* SUPPLIED MATERIAL
-*-*-

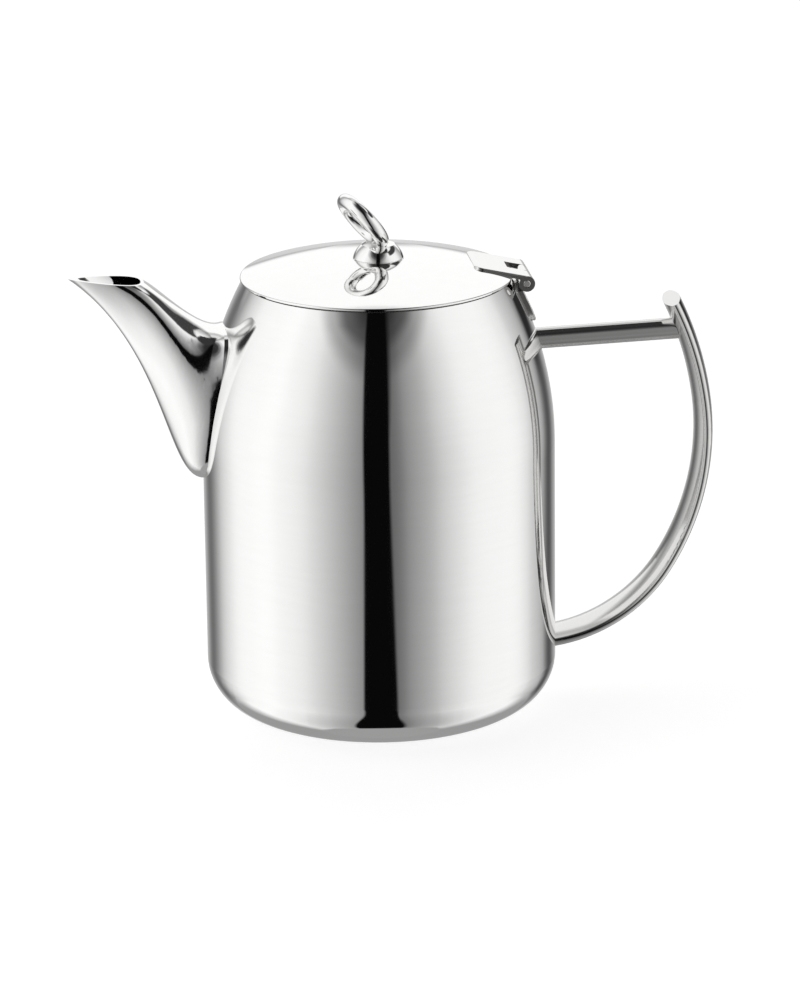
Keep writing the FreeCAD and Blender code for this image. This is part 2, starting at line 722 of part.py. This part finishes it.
def is_strap_rim(edge):
    """True for an edge of the strap's outer face, other than the one at its top."""
    radius = value(f"{SHOULDER} + strap_wall")
    centre_x = value(f"body_radius - {SHOULDER}")
    corners = [vertex.Point for vertex in edge.Vertexes]
    reaches = [math.hypot(corner.x - centre_x, corner.z - value("shoulder_start")) for corner in corners]
    at_top = all(abs(corner.z - value(STRAP_TOP)) < TOUCH for corner in corners)
    return all(abs(reach - radius) < TOUCH for reach in reaches) and not at_top


def is_level_side(edge, width, height):
    """True for a level edge along X at this height, on either side of a piece of this width."""
    corners = [vertex.Point for vertex in edge.Vertexes]
    side = value(width) / 2
    return (all(abs(abs(corner.y) - side) < TOUCH and abs(corner.z - height) < TOUCH for corner in corners)
            and abs(corners[0].y - corners[-1].y) < TOUCH)


def draw_handle_path(body):
    """The handle's centre line in the XZ plane, from just inside the wall to the free end."""
    path = new_sketch(body, "handle_path", "XZ_Plane")
    points = [("body_radius - handle_root * cos(handle_foot_angle)",
               "handle_foot_height - handle_root * sin(handle_foot_angle)"),
              ("body_radius", "handle_foot_height"),
              (HANDLE_LOW_X, HANDLE_LOW_Z),
              (HANDLE_MID_X, HANDLE_MID_Z),
              (HANDLE_END_X, HANDLE_END_Z)]
    arcs = {1: ("handle_low_radius", -1), 2: ("handle_mid_radius", -1), 3: ("handle_top_radius", -1)}
    draw_chain(path, points, arcs, closed=False)
    return path


def tilt(sketch, angle, across="0", up="0"):
    """Lean a sketch of the YZ plane back about Y, at a point of the XZ plane."""
    sketch.AttachmentOffset = FreeCAD.Placement(
        Vector(0, value(up), value(across)), FreeCAD.Rotation(Vector(1, 0, 0), -value(angle)))
    bind(sketch, "AttachmentOffset.Base.y", up)
    bind(sketch, "AttachmentOffset.Base.z", across)
    bind(sketch, "AttachmentOffset.Rotation.Angle", f"0 - {angle}")


def draw_handle_section(body, name, across, up, angle, inset):
    """Rounded section across the handle at a point of its centre line, drawn in by inset."""
    section = new_sketch(body, name, "YZ_Plane")
    tilt(section, angle, across, up)
    face = f"({OVAL_FACE} - {inset})"
    share = f"({face} / ({OVAL_FACE} - handle_round))"
    side = f"(handle_width / 2 - handle_round) * {share}"
    height = f"({OVAL_FACE} - handle_depth / 2) * ({share} - 1)"
    points = [(f"0 - {side}", f"0 - {height}"), (side, f"0 - {height}"),
              (side, height), (f"0 - {side}", height)]
    corner = f"handle_round - {inset}"
    draw_chain(section, points, {0: (face, -1), 1: (corner, -1), 2: (face, -1), 3: (corner, -1)})
    return section


def sweep(body, kind, section, path):
    """AdditivePipe or SubtractivePipe of a section along the handle's centre line."""
    feature = body.newObject(f"PartDesign::{kind}", f"{kind}_{section.Name}")
    feature.Profile = section
    feature.Spine = (path, [])
    doc.recompute()
    return feature


def foot_section(body, name, inset):
    return draw_handle_section(body, name,
                               "body_radius - handle_root * cos(handle_foot_angle)",
                               "handle_foot_height - handle_root * sin(handle_foot_angle)",
                               "handle_foot_angle", inset)


def handle_arc():
    """Bowed hollow handle, welded to the wall at its foot."""
    body = new_body("handle_arc")
    path = draw_handle_path(body)
    sweep(body, "AdditivePipe", foot_section(body, "outer_section", "0"), path)
    sweep(body, "SubtractivePipe", foot_section(body, "inner_section", "handle_wall"), path)
    cut_pot_form(body)


def handle_end_cap():
    """Plate that closes the handle's free end."""
    body = new_body("handle_end_cap")
    section = draw_handle_section(body, "cap_section", HANDLE_END_X, HANDLE_END_Z, HANDLE_END_TURN, "0")
    cap = body.newObject("PartDesign::Pad", "cap")
    cap.Profile = section
    bind(cap, "Length", "cap_thickness")
    doc.recompute()


def handle_bar():
    """Round bar that rises a little from the shoulder to the inner face of the handle."""
    body = new_body("handle_bar")
    sketch = new_sketch(body, "bar_section", "YZ_Plane")
    tilt(sketch, "bar_slope")
    draw_circle(sketch, "0", BAR_HEIGHT, "bar_radius")
    bar = body.newObject("PartDesign::Pad", "bar")
    bar.Profile = sketch
    bind(bar, "Length", f"({BAR_END_X} + {BAR_HEIGHT} * sin(bar_slope)) / cos(bar_slope)")
    doc.recompute()
    cut_pot_form(body)
    sweep(body, "SubtractivePipe", foot_section(body, "handle_form", "0"), draw_handle_path(body))


def write_parts():
    """Check every object and write one STEP file for each sub-part."""
    doc.recompute()
    for item in doc.Objects:
        if "Invalid" in item.State or "Error" in item.State:
            raise RuntimeError(f"{item.Name} did not recompute: {item.State}")
    pieces = [item for item in doc.Objects if item.TypeId in ("PartDesign::Body", "Part::Feature")]
    for piece in pieces:
        if piece.Shape.isNull() or not piece.Shape.isValid() or len(piece.Shape.Solids) != 1:
            raise RuntimeError(f"{piece.Label} is not one valid solid")
    os.makedirs("parts", exist_ok=True)
    for piece in pieces:
        piece.Shape.exportStep(f"parts/{piece.Label}.step")


body_shell()
spout()
handle_arc()
handle_end_cap()
handle_bar()
hinge_body_leaf()
hinge_pin()
lid_plate()
lid_skirt()
hinge_lid_leaf()
knob_collar()
knob_ring()
knob_screw()
write_parts()
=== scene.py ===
"""Looks of the polished steel teapot: materials, studio surroundings, floor and camera."""
import math

import bpy
from mathutils import Matrix, Vector

# Camera: where it looks from, in metres in the object's frame, its lens and sensor in
# millimetres and the lens's shift in sensor widths.
LOOK_AT = Vector((0.0, 0.0, 0.090))
DISTANCE = 1.5
ELEVATION = math.radians(16.75)
TURN = math.radians(6.5)
ROLL = math.radians(0.77)
LENS = 168.09
SENSOR = 36.0
SHIFT = (0.0217, -0.0567)
SIGHT_END = 50

# Level directions at the object, toward the camera and to its right.
TO_CAMERA = Vector((-math.sin(TURN), -math.cos(TURN), 0.0))
TO_RIGHT = Vector((math.cos(TURN), -math.sin(TURN), 0.0))

# Colours of the steel's finishes, and darker colours that are painted shade.
MIRROR = (0.94, 0.938, 0.933)
SHEET = (0.86, 0.855, 0.845)
SATIN = (0.80, 0.79, 0.775)
BRUSHED = (0.76, 0.755, 0.745)
# Painted shade inside the pot, which makes the gap under the lid look black.
INSIDE_PAINTED_SHADE = (0.42, 0.41, 0.40)
# Painted shade on the lid's skirt and underside, which makes the gap under the lid look black.
UNDER_LID_PAINTED_SHADE = (0.30, 0.295, 0.285)
# Painted shade on the hinge sheet's edges that face along the pin.
EDGE_PAINTED_SHADE = (0.28, 0.275, 0.27)

# Smudges and polish lines, the same on every piece. The lines' height is in metres.
SMUDGE_SCALE = 28.0
SMUDGE_DETAIL = 5.0
SMUDGE_ROUGHNESS = 0.55
SMUDGE_RANGE = (0.35, 0.70)
LINE_DETAIL = 3.0
LINE_DIM = 0.985
LINE_RANGE = (0.3, 0.7)
LINE_HEIGHT = 0.00001

# Sides that get painted shade and more roughness: the roughness added there, the value that the
# normal's outward part times the distance from the pot's axis, in metres, stays below, and the ranges
# of the normal's Y and Z parts over which the painted shade and the roughness change.
DULL_ROUGHNESS = 0.2
AXIS_SIDE = -0.002
PIN_END_SIDE = (0.75, 0.90)
DOWN_SIDE = (-0.30, -0.10)

# The studio is painted by direction. Azimuth is 0 toward the camera and grows to the right, and
# both it and elevation are in degrees; rise is the elevation and height is its sine. Levels and
# shades are 0 to 255, as they show. Of four numbers, HOOD_TURN, HOOD_RISE, NOOK_TURN and NOOK_RISE
# are where a patch starts, is full, begins to fade and ends. The others are the two ends of a
# range and the values there.
STUDIO_STRENGTH = 1.05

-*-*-

Reproduce only the lines from the top of the material through the one bearing "return all(abs(reach - radius)", each exactly as it stands.

* COMPLETED TASK
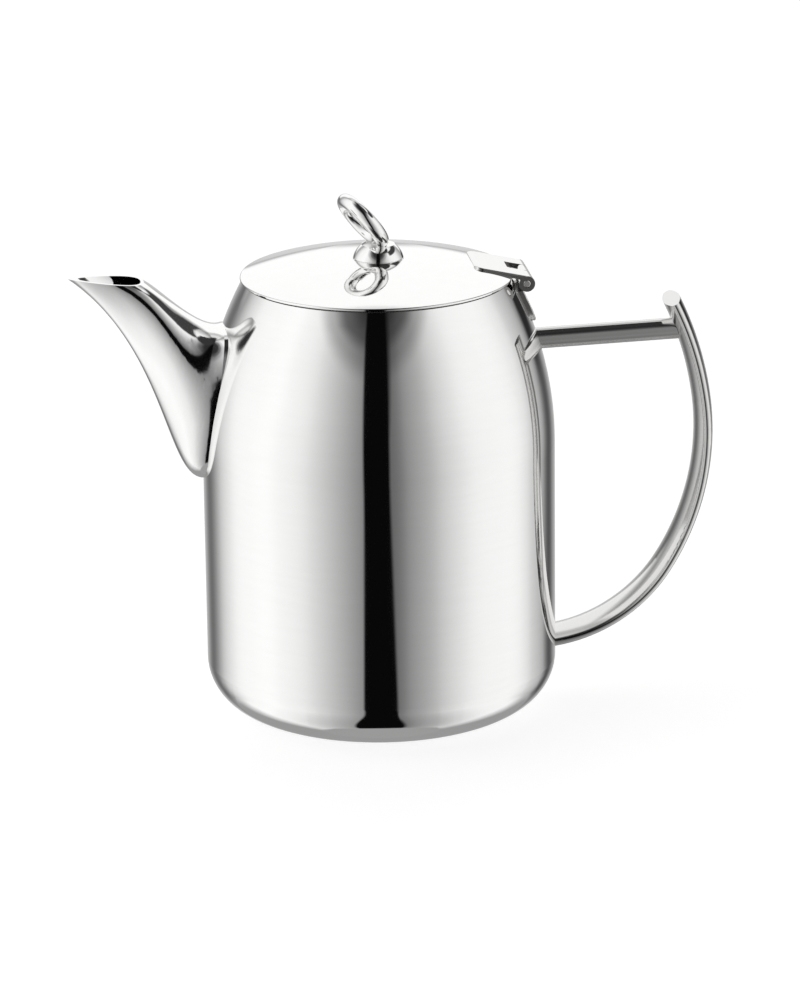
Keep writing the FreeCAD and Blender code for this image. This is part 2, starting at line 722 of part.py. This part finishes it.
def is_strap_rim(edge):
    """True for an edge of the strap's outer face, other than the one at its top."""
    radius = value(f"{SHOULDER} + strap_wall")
    centre_x = value(f"body_radius - {SHOULDER}")
    corners = [vertex.Point for vertex in edge.Vertexes]
    reaches = [math.hypot(corner.x - centre_x, corner.z - value("shoulder_start")) for corner in corners]
    at_top = all(abs(corner.z - value(STRAP_TOP)) < TOUCH for corner in corners)
    return all(abs(reach - radius) < TOUCH for reach in reaches) and not at_top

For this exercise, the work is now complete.